It is a Sunday after the rains and it’s too beautiful to rant. But rant I will: There’s probably no more overused word in the Japanese art world lexicon than “neutral,” and I am generally left cold by anything appended with “scape” — as in landscape.
So of course when I saw that here was a photo exhibit at the Ginza Nikon Salon by Yasushi Matsumoto called “Neutral Scape,” I just had to go — if only to see if I could make myself like it. Here is the description from Tokyo Art Beat
What to say?
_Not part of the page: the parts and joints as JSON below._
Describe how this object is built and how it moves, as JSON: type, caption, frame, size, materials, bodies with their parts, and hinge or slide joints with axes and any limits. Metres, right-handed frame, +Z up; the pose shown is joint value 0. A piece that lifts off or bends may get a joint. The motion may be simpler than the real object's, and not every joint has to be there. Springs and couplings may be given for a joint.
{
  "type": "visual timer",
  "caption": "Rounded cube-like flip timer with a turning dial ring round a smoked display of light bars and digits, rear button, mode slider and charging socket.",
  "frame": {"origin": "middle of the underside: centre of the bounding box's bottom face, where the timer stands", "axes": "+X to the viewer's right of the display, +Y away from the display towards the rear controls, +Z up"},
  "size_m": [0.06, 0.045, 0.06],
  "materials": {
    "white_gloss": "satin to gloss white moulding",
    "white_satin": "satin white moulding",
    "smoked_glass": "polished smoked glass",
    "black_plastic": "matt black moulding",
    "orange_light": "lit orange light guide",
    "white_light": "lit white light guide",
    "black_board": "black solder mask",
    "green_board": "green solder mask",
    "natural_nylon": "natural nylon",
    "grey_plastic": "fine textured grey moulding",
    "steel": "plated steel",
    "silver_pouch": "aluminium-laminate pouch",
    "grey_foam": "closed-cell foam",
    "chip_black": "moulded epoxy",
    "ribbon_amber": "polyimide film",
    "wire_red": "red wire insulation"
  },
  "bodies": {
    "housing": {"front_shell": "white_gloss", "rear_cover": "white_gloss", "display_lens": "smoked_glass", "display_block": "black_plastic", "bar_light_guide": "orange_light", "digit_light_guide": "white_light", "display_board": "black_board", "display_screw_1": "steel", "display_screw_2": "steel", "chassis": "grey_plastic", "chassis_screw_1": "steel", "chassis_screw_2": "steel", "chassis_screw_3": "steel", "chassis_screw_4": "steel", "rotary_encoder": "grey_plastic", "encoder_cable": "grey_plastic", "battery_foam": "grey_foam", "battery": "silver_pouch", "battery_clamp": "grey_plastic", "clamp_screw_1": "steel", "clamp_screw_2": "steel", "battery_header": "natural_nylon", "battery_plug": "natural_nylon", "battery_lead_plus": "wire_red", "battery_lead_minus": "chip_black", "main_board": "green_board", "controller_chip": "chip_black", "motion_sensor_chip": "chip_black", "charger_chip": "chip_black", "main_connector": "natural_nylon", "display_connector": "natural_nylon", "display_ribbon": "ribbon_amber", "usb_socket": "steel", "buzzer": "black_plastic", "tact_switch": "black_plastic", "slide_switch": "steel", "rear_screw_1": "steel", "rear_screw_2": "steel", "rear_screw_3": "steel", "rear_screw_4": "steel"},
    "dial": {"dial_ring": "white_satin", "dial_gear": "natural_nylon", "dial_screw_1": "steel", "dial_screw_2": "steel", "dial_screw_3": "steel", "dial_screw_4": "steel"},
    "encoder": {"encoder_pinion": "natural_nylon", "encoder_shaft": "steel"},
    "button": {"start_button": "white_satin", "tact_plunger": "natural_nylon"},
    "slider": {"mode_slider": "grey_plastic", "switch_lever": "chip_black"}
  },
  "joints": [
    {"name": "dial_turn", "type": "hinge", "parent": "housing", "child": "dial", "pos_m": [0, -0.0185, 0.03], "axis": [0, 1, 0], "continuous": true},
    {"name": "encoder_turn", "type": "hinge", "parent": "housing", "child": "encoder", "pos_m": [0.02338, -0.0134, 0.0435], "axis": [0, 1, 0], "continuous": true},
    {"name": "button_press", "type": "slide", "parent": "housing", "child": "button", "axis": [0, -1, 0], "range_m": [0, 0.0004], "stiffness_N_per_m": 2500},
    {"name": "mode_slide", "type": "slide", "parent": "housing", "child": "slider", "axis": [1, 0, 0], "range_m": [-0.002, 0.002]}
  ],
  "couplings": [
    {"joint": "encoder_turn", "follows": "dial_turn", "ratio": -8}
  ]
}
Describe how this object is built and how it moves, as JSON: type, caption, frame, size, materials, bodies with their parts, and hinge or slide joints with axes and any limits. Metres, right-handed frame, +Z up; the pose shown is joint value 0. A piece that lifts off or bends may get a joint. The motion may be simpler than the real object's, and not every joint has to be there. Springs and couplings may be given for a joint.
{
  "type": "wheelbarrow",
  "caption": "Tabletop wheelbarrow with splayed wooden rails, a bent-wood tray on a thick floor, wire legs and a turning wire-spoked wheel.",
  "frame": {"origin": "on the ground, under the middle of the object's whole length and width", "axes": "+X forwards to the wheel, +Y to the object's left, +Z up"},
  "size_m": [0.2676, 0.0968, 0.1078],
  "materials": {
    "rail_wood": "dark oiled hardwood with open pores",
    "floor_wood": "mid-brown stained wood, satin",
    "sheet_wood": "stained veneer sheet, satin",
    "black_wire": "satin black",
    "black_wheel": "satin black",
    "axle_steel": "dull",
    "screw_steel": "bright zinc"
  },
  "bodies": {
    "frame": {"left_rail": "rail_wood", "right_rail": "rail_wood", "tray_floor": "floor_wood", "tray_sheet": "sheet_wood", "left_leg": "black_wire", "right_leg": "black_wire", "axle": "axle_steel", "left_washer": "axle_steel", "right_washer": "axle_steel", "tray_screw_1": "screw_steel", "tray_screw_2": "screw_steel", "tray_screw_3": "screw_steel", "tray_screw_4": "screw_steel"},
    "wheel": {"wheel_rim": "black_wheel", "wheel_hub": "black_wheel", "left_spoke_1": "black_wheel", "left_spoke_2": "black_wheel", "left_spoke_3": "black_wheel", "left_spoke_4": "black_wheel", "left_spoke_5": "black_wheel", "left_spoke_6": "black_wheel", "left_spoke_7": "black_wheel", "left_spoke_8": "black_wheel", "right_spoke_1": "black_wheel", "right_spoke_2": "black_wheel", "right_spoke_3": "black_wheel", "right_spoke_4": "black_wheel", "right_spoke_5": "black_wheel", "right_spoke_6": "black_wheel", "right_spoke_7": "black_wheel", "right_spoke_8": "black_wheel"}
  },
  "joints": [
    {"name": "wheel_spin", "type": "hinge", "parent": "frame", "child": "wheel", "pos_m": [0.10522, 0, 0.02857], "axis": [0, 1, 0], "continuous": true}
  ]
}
The photographer’s own written words were hung alongside tract on “neutral” by an art lecturer, which made me believe thaｔ I needed conceptual eyeglasses to appreciate the images. “Neutral” in this case means 「宙に向けて開かれている」(open to the sky), 「気が抜けている」 (flat, as in a deflated tire or day-old soda), 「風の通りが善い」(breezy), and 「滞留していない」 not stagnant. In visual terms that means wide intersections, parking lots and other sorts of spaces that others will claim are interesting exactly because of their unbudging lack of interest. That’s the beauty of the stance, I guess.
I found it interesting, mostly for the fact that someone senses that one corner or another is deflated. When I looked on I tried to flatten the images for myself– without much luck, my barometer was broken. Anyway urban ph levels are a variable and personal thing, it changes with each second and step. The photos succeed, if only by not being one thing than another.